Right-wing activist Yehuda Glick holding a book depicting the Jewish Temple while standing in front of the Aqsa Mosque in Jerusalem, May 21, 2009. (Photo by Oren Ziv/Activestills.org)

Right-wing activist Yehuda Glick holding a book depicting the Jewish Temple while standing in front of the Aqsa Mosque in Jerusalem, May 21, 2009. (Photo by Oren Ziv/Activestills.org)

Benjamin Netanyahu knows very well how problematic the cast of characters that comprise his government are. He also knows he has no other choice but to keep them at his side. They are not only his political partners: they represent his political base. So because he can’t get rid of them, the only thing left to do is deflect attention with accusations of incitement — incitement by Arab members of Knesset, Palestinian leaders who have little and waning influence over the current violence, religious leaders who have been dead for over 40 years, and even neo-Ottoman autocrats.
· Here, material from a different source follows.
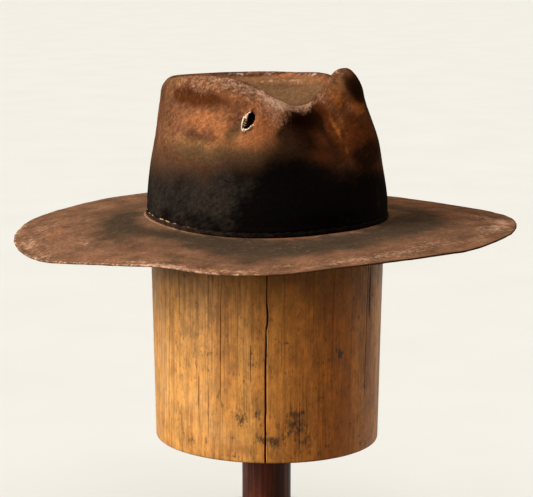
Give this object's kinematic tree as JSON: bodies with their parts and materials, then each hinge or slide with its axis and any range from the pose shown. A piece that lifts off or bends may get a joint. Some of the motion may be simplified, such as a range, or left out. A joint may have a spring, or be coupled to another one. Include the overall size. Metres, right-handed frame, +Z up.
{
  "type": "felt fedora on a wooden hat block stand",
  "caption": "Wide-brimmed felt hat with a pinched, dented crown, standing on a tapered oval wooden hat block with a post and a round base.",
  "frame": {"origin": "on the floor under the middle of the stand's round base", "axes": "+Z up, the hat's front towards -Y, the wearer's right side towards -X"},
  "size_m": [0.3888, 0.4133, 0.4166],
  "materials": {
    "crown_felt": "fuzzy rust-brown felt, charred black towards the brim, rubbed pale along the crest",
    "brim_felt": "worn brown felt with dark smudges and a rubbed edge",
    "block_wood": "old waxed wood with an upright grain, a drying crack and black stains",
    "stand_wood": "dark stained wood, satin"
  },
  "bodies": {
    "root": {"crown": "crown_felt", "brim": "brim_felt", "hat_block": "block_wood", "stand_post": "stand_wood", "stand_base": "stand_wood"}
  },
  "joints": []
}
Nothing about the members of Netanyahu’s own government who dream — out loud — of flying an Israeli flag over one of Islam’s holiest sites or building messianic temples on its ruins. Nothing about the occupation, which Netanyahu just admitted — again — isn’t going to end anytime soon. (He also said it here, here and here.) Nothing about why most of the violence in recent weeks is taking place in Jerusalem and Hebron, the only two cities that have Jewish settlers inside Palestinian neighborhoods. Nothing.

There is no justification for violence against civilians — ever. Not when it is perpetrated by democratically elected governments with remote controlled airplanes and not when it is perpetrated by teenagers who believe they are defending their nation or even their god. There is also good reason to try and understand both ends of that spectrum of unacceptable violence. Doing so, hopefully, can help us prevent more innocent lives being stolen by altering the conditions that nurture violence. Deflecting attention from that vital context, by blaming the violence solely on Palestinian incitement, ensures that we will live to see bloodier days yet.